The Glen D. Palmer Dam is located on the Fox River approximately 35.9 miles upstream of the confluence with the Illinois River. The dam is in the City of Yorkville 940 ft upstream of the Illinois Route 47 bridge and was a low overflow structure that had a modified ogee crest, with a spillway length of 530-feet, a height of 5 feet (as originally constructed), and a crest elevation of 575.0 M.S.L. The drainage area tributary to the dam is 1804 square miles.
The USGS has maintained a gage at Dayton Dam since 1914 and a gage at South Elgin Dam between 1989 and 1998. These gage records were used to synthesize a daily discharge record for Glen D. Palmer Dam for the 1914 to 2000 time period.

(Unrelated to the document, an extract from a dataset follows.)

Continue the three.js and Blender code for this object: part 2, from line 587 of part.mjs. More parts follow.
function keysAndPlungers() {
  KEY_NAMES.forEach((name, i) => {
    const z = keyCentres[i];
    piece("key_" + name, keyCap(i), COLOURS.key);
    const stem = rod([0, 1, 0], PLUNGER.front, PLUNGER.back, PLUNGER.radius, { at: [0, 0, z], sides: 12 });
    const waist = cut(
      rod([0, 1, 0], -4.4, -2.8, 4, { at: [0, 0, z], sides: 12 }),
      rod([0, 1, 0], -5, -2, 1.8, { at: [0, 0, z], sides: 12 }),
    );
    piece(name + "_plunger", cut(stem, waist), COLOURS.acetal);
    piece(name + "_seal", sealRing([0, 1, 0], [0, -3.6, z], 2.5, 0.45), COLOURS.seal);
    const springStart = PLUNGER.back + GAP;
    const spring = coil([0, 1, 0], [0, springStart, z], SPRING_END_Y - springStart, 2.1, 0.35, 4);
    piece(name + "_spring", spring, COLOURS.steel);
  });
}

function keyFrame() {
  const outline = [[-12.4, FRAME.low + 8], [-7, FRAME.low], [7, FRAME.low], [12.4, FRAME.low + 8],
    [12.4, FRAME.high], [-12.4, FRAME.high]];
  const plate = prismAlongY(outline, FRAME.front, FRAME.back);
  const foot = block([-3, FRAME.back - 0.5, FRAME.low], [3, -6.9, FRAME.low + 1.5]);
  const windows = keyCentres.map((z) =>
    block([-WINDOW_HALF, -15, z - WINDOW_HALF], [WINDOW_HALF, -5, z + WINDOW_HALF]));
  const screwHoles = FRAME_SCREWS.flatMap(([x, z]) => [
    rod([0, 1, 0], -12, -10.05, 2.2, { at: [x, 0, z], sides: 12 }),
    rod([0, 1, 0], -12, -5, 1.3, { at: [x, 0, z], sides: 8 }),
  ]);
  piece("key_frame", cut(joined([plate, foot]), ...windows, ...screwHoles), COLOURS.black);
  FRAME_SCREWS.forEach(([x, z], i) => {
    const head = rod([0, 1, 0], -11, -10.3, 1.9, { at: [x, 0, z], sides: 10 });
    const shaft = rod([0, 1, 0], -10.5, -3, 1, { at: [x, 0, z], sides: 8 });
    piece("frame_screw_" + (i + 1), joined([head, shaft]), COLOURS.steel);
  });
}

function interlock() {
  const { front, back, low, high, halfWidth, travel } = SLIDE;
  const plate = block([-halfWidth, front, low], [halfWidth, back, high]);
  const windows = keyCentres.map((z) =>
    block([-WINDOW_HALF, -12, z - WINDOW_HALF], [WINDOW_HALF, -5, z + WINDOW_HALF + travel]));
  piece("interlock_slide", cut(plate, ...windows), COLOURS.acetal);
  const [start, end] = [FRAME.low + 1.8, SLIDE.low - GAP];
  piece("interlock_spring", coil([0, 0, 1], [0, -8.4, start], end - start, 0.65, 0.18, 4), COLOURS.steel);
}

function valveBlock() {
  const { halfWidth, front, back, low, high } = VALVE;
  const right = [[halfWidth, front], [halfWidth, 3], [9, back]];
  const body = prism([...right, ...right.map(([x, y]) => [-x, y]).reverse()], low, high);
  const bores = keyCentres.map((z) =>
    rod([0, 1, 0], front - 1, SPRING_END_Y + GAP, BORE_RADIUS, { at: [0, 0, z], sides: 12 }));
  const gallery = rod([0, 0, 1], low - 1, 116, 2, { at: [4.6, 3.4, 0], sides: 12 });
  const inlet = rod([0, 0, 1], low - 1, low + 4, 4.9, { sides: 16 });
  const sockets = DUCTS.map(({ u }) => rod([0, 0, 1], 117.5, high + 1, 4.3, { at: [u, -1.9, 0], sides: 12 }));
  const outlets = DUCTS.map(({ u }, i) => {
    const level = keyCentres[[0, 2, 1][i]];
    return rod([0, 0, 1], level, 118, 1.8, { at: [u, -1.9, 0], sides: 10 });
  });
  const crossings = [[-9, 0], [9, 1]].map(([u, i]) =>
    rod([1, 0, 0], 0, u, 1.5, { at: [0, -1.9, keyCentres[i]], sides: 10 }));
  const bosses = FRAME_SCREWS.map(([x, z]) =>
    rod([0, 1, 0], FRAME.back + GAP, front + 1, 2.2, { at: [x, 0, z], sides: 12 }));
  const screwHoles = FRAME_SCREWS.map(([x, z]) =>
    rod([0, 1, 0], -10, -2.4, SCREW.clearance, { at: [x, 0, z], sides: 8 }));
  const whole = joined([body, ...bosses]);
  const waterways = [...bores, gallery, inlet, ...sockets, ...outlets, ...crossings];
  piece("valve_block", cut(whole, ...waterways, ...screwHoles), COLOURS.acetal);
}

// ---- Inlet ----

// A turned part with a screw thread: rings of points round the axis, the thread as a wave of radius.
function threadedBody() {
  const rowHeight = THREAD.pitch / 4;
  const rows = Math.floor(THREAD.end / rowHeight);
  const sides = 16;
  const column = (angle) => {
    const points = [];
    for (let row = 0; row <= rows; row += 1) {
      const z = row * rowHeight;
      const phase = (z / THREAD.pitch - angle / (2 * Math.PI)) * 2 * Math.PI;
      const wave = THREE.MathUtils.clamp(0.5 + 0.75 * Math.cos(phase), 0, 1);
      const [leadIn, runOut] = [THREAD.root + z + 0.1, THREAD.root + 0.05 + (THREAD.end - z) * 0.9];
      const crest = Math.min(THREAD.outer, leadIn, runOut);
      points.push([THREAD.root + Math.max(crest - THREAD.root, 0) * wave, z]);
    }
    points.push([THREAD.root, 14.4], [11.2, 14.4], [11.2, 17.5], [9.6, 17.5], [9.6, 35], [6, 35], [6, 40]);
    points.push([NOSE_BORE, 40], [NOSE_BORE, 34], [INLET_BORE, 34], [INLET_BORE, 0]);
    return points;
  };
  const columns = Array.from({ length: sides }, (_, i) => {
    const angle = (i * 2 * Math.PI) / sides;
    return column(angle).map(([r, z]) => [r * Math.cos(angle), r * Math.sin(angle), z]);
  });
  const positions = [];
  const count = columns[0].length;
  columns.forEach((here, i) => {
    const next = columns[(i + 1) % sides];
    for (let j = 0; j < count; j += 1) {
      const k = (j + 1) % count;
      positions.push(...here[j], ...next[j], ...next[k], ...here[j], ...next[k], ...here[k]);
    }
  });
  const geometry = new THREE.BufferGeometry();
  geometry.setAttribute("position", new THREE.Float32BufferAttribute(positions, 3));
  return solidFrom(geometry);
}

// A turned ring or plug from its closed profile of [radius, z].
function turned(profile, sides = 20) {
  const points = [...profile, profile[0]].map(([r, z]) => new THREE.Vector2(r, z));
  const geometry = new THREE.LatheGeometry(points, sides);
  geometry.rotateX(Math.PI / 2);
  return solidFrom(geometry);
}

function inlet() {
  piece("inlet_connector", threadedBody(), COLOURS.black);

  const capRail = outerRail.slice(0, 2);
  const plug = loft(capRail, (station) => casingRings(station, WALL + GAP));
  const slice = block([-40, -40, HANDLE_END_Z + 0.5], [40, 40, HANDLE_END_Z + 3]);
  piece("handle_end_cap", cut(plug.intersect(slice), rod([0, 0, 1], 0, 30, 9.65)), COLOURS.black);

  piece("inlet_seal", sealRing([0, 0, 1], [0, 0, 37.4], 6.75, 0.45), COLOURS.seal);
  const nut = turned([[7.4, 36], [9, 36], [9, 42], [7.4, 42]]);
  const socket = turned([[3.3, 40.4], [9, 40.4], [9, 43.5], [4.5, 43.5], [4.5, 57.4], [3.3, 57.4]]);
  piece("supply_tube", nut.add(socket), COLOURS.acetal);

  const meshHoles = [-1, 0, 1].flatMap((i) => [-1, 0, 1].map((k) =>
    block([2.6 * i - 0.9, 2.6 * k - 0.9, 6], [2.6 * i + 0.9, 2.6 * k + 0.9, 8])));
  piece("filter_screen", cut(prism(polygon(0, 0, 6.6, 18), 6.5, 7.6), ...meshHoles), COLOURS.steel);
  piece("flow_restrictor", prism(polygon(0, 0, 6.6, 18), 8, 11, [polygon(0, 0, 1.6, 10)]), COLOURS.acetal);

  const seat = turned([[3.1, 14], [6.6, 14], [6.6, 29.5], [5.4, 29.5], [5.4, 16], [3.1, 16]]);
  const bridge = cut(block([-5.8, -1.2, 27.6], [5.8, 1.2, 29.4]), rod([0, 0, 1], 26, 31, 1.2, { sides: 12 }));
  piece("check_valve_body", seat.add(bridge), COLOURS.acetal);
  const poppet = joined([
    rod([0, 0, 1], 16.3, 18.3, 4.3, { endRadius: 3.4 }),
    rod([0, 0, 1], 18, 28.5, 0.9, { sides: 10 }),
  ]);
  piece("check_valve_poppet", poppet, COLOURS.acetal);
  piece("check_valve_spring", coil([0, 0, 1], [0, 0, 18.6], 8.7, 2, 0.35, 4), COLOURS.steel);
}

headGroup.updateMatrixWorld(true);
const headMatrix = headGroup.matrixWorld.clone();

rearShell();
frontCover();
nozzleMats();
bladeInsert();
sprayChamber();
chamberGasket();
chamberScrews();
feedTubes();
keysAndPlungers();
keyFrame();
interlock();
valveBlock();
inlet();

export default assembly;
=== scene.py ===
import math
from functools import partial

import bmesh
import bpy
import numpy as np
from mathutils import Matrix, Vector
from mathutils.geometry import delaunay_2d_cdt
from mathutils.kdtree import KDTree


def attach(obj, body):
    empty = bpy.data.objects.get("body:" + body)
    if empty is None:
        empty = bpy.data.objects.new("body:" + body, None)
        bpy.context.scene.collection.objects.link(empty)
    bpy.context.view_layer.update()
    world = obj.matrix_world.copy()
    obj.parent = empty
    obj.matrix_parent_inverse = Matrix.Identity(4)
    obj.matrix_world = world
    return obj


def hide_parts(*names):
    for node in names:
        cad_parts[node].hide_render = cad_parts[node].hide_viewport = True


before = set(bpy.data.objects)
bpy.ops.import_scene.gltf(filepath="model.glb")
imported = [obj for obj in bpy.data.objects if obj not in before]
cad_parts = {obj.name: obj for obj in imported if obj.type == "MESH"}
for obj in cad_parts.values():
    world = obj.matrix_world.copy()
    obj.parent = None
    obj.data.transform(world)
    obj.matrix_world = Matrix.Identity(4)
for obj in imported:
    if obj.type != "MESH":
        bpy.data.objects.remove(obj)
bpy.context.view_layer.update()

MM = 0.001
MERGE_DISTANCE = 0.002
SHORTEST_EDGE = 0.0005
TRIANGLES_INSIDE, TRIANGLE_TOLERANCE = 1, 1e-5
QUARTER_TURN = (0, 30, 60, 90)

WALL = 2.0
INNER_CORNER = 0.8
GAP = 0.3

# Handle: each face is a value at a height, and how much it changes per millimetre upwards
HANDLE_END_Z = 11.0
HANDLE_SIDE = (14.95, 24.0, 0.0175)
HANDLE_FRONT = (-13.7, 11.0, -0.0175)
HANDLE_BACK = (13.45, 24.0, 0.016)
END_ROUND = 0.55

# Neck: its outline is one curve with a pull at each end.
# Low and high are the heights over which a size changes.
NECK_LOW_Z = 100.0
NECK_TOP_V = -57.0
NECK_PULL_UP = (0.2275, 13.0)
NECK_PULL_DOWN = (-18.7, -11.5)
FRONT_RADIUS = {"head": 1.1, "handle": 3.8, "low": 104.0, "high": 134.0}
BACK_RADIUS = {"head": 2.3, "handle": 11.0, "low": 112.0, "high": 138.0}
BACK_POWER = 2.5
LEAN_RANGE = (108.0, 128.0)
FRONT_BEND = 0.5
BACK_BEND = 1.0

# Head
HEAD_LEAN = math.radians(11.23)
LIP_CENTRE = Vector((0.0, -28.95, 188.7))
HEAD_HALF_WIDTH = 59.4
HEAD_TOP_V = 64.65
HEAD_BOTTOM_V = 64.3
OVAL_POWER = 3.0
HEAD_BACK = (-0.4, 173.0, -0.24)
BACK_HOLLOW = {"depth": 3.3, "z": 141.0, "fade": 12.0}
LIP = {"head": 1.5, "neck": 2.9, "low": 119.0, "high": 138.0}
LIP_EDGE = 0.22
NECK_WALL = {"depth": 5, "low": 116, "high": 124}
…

The Glen D. Palmer Dam at Yorkville, IL was first built in 1952 as a part of the Stratton Project Dam System, but over the years the flow of water eroded the riverbed creating a dangerous roller effect. The Division of Waterways under FR-121, constructed the present dam in 1960-61, named after a former Director of Conservation. Completion of the dam did not, however, include any riverbed protection below the dam.
In May of 1976, the Mayor of Yorkville wrote to the Office of Water Resources (OWR) requesting a site review because of drownings at the dam. In an attempt to remedy the situation in 1978, the OWR under FR-295 placed riprap in the scour hole downstream of the dam to reduce the scour hole and the effect of the under tow, and temporarily eliminated the roller as the next drowning was not until 1984.

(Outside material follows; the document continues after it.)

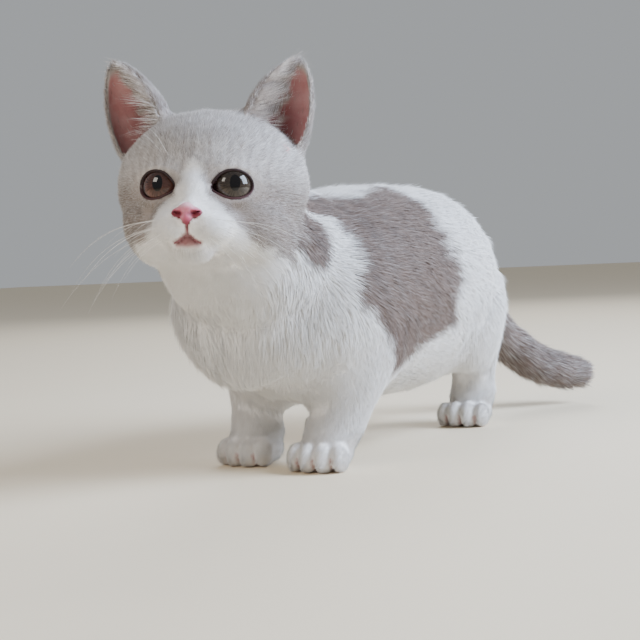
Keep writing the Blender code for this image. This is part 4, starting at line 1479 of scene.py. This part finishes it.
def grow(hide, body, head):
    """Sets how long, wide, raised and dense the tufts are at each vertex of the skin."""
    low = (hide.kinds >= LEG) * step(26, 8, body[:, 2])
    for what in ("length", "width", "lift", "density"):
        values = hide.blended(what) * (1 - low) + getattr(GROWTHS["forepaw"], what) * low
        setattr(hide, what, hide.smoothed(values, 30))
    on_head, on_paw = hide.kinds == HEAD, hide.kinds == PAW
    lids, nose, mouth = lid_share(head), nose_share(head), mouth_distance(head)
    cleft = toe_cleft(body) * on_paw
    to_tip = np.linalg.norm(body - np.array(TAIL_LINE[-1]), axis=1)
    breast = step(26, -4, body[:, 1]) * step(0.4, -0.1, hide.normals[:, 2]) * step(20, 40, body[:, 2])
    hide.lift += 8 * hide.hollow
    # shorter in hollows, at the tail's end and round the eyes, nose, mouth and toes
    hide.length *= 1 - 0.5 * hide.hollow
    hide.length *= 1 - 0.55 * (step(14, 4, to_tip) * (hide.kinds == TAIL))
    hide.length *= 1 + 0.08 * breast * ~on_head
    hide.length *= 0.5 + 0.5 * step(1.1, 2.0, lids)
    hide.length *= 0.6 + 0.4 * step(1.0, 2.5, nose)
    hide.length *= 0.4 + 0.6 * step(0.8, 4.0, mouth)
    hide.length *= 1 - 0.4 * step(0.1, 0.6, cleft)
    # none where the skin is bare, few between the toes and under the paws
    hide.density *= np.where(hide.kinds == EAR, 1 - 0.97 * step(0.2, 0.6, hide.bare), 1)
    hide.density *= step(1.06, 1.14, lids) * step(0.90, 1.02, nose)
    hide.density *= step(1.0, 1.8, mouth) * (1 - step(0.2, 0.5, hide.bare) * on_head)
    hide.density *= np.where(on_paw & (hide.normals[:, 2] < -0.85), 0.15, 1)
    hide.density *= 1 - 0.9 * step(0.4, 0.95, cleft) * step(9, 4, body[:, 2])


class KITTEN_OT_coat(bpy.types.Operator):
    """The coat, in pieces by region"""

    bl_idname = "kitten.coat"
    bl_label = "Coat"

    def execute(self, context):
        hide = HIDES["skin"]
        body = body_points(hide.points)
        head = head_points(body)
        grow(hide, body, head)
        for seed, (name, mask, bent) in enumerate(coat_regions(hide, body, head)):
            tufts(hide, mask, name, BENT if bent else STRAIGHT, 100 + seed)
        return {"FINISHED"}


def ear_axes(name):
    """An ear's base and tip, with the ways up, outward and behind, in the head's millimetres."""
    base, tip, back = (Vector(v) for v in EARS[name])
    axis = (tip - base).normalized()
    side = axis.cross(back).normalized()
    behind = side.cross(axis).normalized()
    outward = side if (side.x > 0) == (name == "ear_left") else -side
    return base, tip, axis, outward, behind


def cup_point(ear, share, across, deep):
    """A point in an ear's cup: at a share of its length, so many half widths across and half depths deep."""
    base, tip, _, outward, behind = ear
    taper = ear_taper(share)
    middle = base + (tip - base) * share
    return middle + outward * (across * EAR_HALF_WIDTH * taper) + behind * (deep * EAR_HALF_DEPTH * taper)


def long_ear_hair(ear, rng):
    """Points and root radius, in metres, of a hair that sweeps outward from the cup's inner half."""
    _, _, axis, outward, behind = ear
    share = rng.uniform(0.03, 0.88)
    angle = math.radians(ear_spread(share) - rng.uniform(0, 1) ** 1.3 * 78)
    start = cup_point(ear, share, -0.96 * math.sin(angle), 0.9 * math.cos(angle) - CUP_SHIFT)
    length = (12.0 - 6.5 * share) * rng.uniform(0.25, 1.15) * (1 + 0.35 * math.sin(share * 23))
    rise = min(1.0, 0.15 + 1.7 * share) * rng.uniform(0.5, 1.3)
    way = outward * rng.uniform(0.3, 0.8) + axis * rise - behind * rng.uniform(0.0, 0.35)
    way.normalize()
    bow = outward * rng.uniform(0.5, 2.0)
    points = []
    for i in range(5):
        u = i / 4
        points.append(from_head(start + way * length * u + bow * u * u - behind * 1.2 * u * (1 - u)))
    return points, rng.uniform(0.045, 0.085) * MM


def edge_ear_hair(ear, edge, rng):
    """Points and root radius, in metres, of a short hair on the cup's edge, outer 1 or inner -1."""
    _, _, axis, outward, behind = ear
    share = rng.uniform(0.0, 0.96)
    angle = math.radians(ear_spread(share) - rng.uniform(-3, 7))
    across = edge * math.sin(angle) * rng.uniform(0.94, 1.03)
    start = cup_point(ear, share, across, math.cos(angle) - CUP_SHIFT)
    way = outward * edge * rng.uniform(-0.7, 0.5) + axis * 0.8 - behind * rng.uniform(0.1, 0.8)
    way.normalize()
    length = rng.uniform(0.7, 1.8)
    points = [from_head(start + way * length * u) for u in (0, 0.5, 1)]
    return points, rng.uniform(0.045, 0.08) * MM


class KITTEN_OT_ear_hair(bpy.types.Operator):
    """Long white hairs that sweep out of the inner edge of each ear, with short ones round its rim"""

    bl_idname = "kitten.ear_hair"
    bl_label = "Ear hair"

    def execute(self, context):
        rng = np.random.default_rng(77)
        long_count, edge_count = ((950, 700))
        for name in EARS:
            ear = ear_axes(name)
            lines = [long_ear_hair(ear, rng) for _ in range(long_count)]
            lines += [edge_ear_hair(ear, 1 if k % 2 else -1, rng) for k in range(edge_count)]
            obj = tubes(name + "_hair", lines, 3)
            finish(obj, name + "_hair")
            down = hair_material("ear_down", 0.6, colours().ear_shade, colours().ear_hair)
            obj.data.materials.append(down)
        return {"FINISHED"}


LIGHTS = (  # name, place and size in metres, power in watts and colour
    ("window", (1.0, 0.32, 0.68), 0.8, 47.0, "D6E6FF"),
    ("front", (-0.30, -0.95, 0.75), 0.36, 4.6, "FFF4E8"),
    ("rim", (-0.5, 1.1, 0.9), 0.8, 9.0, "F2F7FF"),
)
LIT = Vector((0, -0.05, 0.08))  # what the lights are turned to


class KITTEN_OT_stage(bpy.types.Operator):
    """Plain pale floor, soft studio lights and the camera"""

    bl_idname = "kitten.stage"
    bl_label = "Stage"

    def execute(self, context):
        bpy.ops.mesh.primitive_plane_add(size=12.0, location=(0, 0, 0))
        floor = bpy.context.object
        floor.name = "floor"
        material, tree, shader = new_material("painted_floor", Roughness=0.65)
        mottle = noise(tree, own_place(tree), 30.0, 5.0)
        base = colours().floor
        darker = (*(part * 0.97 for part in base[:3]), 1.0)
        tree.links.new(mix(tree, mottle, darker, base), shader.inputs["Base Color"])
        floor.data.materials.append(material)
        world = bpy.data.worlds.new("studio")
        bpy.context.scene.world = world
        world.use_nodes = True
        background = world.node_tree.nodes["Background"]
        background.inputs["Color"].default_value = linear("E8ECF0")
        background.inputs["Strength"].default_value = 0.48
        for light in LIGHTS:
            soft_light(*light)
        camera(context)
        return {"FINISHED"}


def soft_light(name, place, size, power, code):
    bpy.ops.object.light_add(type="AREA", location=place)
    lamp = bpy.context.object
    lamp.name = name
    lamp.data.size = size
    lamp.data.energy = power
    lamp.data.color = linear(code)[:3]
    lamp.rotation_euler = (Vector(place) - LIT).to_track_quat("Z", "Y").to_euler()


CAMERA_PLACE = (279.4, -426.6, 82.0)  # body millimetres
CAMERA_HEADING = (-0.515, 0.857)
CAMERA_DOWN = math.radians(2.6)
CAMERA_ROLL = math.radians(2.7)
CAMERA_LENS = 73.1


def camera(context):
    """Sees the kitten from its left front at its own height, tilted a little."""
    ahead = Vector((*CAMERA_HEADING, 0)).normalized()
    right = Vector((ahead.y, -ahead.x, 0))
    look = ahead * math.cos(CAMERA_DOWN) - Vector((0, 0, math.sin(CAMERA_DOWN)))
    up = right.cross(look)
    image_right = right * math.cos(CAMERA_ROLL) - up * math.sin(CAMERA_ROLL)
    image_up = right * math.sin(CAMERA_ROLL) + up * math.cos(CAMERA_ROLL)
    turn = Matrix((image_right, image_up, -look)).transposed()
    bpy.ops.object.camera_add()
    eye = bpy.context.object
    eye.matrix_world = Matrix.Translation(from_body(CAMERA_PLACE)) @ turn.to_4x4()
    eye.data.lens = CAMERA_LENS
    eye.data.sensor_width = 36.0
    context.scene.camera = eye


class KITTEN_PT_panel(bpy.types.Panel):
    """Lists the kitten's pieces and settings"""

    bl_label = "Munchkin kitten"
    bl_idname = "KITTEN_PT_panel"
    bl_space_type = "VIEW_3D"
    bl_region_type = "UI"
    bl_category = "Kitten"

    def draw(self, context):
        for operator in OPERATORS:
            self.layout.operator(operator.bl_idname)
        for group in (context.scene.kitten_sizes, context.scene.kitten_colours):
            for key in group.__annotations__:
                self.layout.prop(group, key)


OPERATORS = (
    KITTEN_OT_stage,
    KITTEN_OT_skin,
    KITTEN_OT_eyes,
    KITTEN_OT_lids,
    KITTEN_OT_nose,
    KITTEN_OT_mouth,
    KITTEN_OT_pads,
    KITTEN_OT_whiskers,
    KITTEN_OT_ear_hair,
    KITTEN_OT_coat,
)
CLASSES = (KittenColours, KittenSizes, *OPERATORS, KITTEN_PT_panel)


def register():
    for cls in CLASSES:
        bpy.utils.register_class(cls)
    bpy.types.Scene.kitten_colours = bpy.props.PointerProperty(type=KittenColours)
    bpy.types.Scene.kitten_sizes = bpy.props.PointerProperty(type=KittenSizes)


def unregister():
    del bpy.types.Scene.kitten_sizes
    del bpy.types.Scene.kitten_colours
    for cls in reversed(CLASSES):
        bpy.utils.unregister_class(cls)


def main():
    register()
    bpy.ops.object.select_all(action="DESELECT")
    for operator in OPERATORS:
        area, action = operator.bl_idname.split(".")
        result = getattr(getattr(bpy.ops, area), action)()
        if result != {"FINISHED"}:
            raise RuntimeError(f"{operator.bl_label} didn't finish")


if __name__ == "__main__":
    main()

In 1991, a survey of the spillway clearly showed that the riprap had since been scoured out by the plunging waters and a new scour hole had developed. In October of 1993 the Yorkville police department contacted the OWR to again request assistance. The police department reported that 26 people had lost their lives at the dam.
In 1996 a study was completed by the Hydrosystems Laboratory of the Department of Civil Engineering, University of Urbana-Champaign, entitled "Hydraulic Model Study for the Drown Proofing of Glen D. Palmer Dam, Illinois." The study looked at the causes of the scour hole and attempted to reproduce it by constructing sectional physical models. To add to the dam removal alternative, modified dam designs were developed to determine the best way to alleviate the safety problem at the dam. A total of five different structural alternatives were studied. It was found that a four-step spillway design was the most economical and appealing structural alternative.
An Executive Summary report was completed in 2004 to recommend the best method of improving hydraulic conditions at the downstream face of the dam, reconnect the river with respect to fish movement, and provide safe canoe passage through the dam site after recreational benefits were desired as well.
Alternative 2* was selected, including reconfiguration of the overflow spillway by the addition of reinforced concrete steps on the downstream face combined with the addition of a canoe and fish bypass adjacent to the south bank of the river and reservoir. Reconnection of the river allows for targeted fish movement in both upstream and downstream directions and passage of canoes in the downstream direction. The alternative provides a whitewater feature which serves as an attraction to whitewater enthusiasts. Also, this alternative preserves the water surface area upstream of the dam, used by water foul and riparian land owners and a portion of relatively deep water used as winter cover by fish.
CONSTRUCTION OF THE MARGE CLINE WHITEWATER COURSE
The conversion from an ogee dam to a stepped dam began in 2006 with completion date of 2010. A one of a kind 11,000 ft long dual bypass chute was designed as a canoe and kayak chute for both inexperienced and advanced kayakers and canoeists with two distinct routes, a moderate and a challenge route. Grouted boulders were used to shape the channels and create the flow necessary for simulating rapids found in natural rivers.
A pedestrian bridge was constructed in 2011 for public access to the divider island that separates the river from the canoe bypass and allows fishermen access to the dam and river area. A video of the bypass and river was taken to show the buoys in place.
A Denil fish ladder, the first of its kind in Illinois, was also constructed adjacent to the dam's north abutment.
One species of fish identified as threatened in the State of Illinois is known to occur in the Fox River. Considerations for this species, Moxostoma carinatum (river redhorse) have been noted within the alternatives selected for dam modification at the Yorkville site. None of the alternatives outlined is believed to negatively impact this species or contribute to its extirpation. Both dam removal and dam modification with bypass alternatives have the positive impact of mobility restoration. Dam removal was expected to have a slight additional positive impact of improving hot weather night-time dissolved oxygen concentrations in the area immediately upstream of the dam.
Another unique project feature is the application of planted riprap. A wet prairie seed mixture was applied to the channel slopes following construction and next growing season visitors should enjoy a diverse and colorful mixture of grasses, sedges, bulrushes, and forbs, including New England aster, joe pye weed, bonset, sunflower and blue flag iris.
ABC7 in Chicago aired a report on the new bypass channel in November 2012.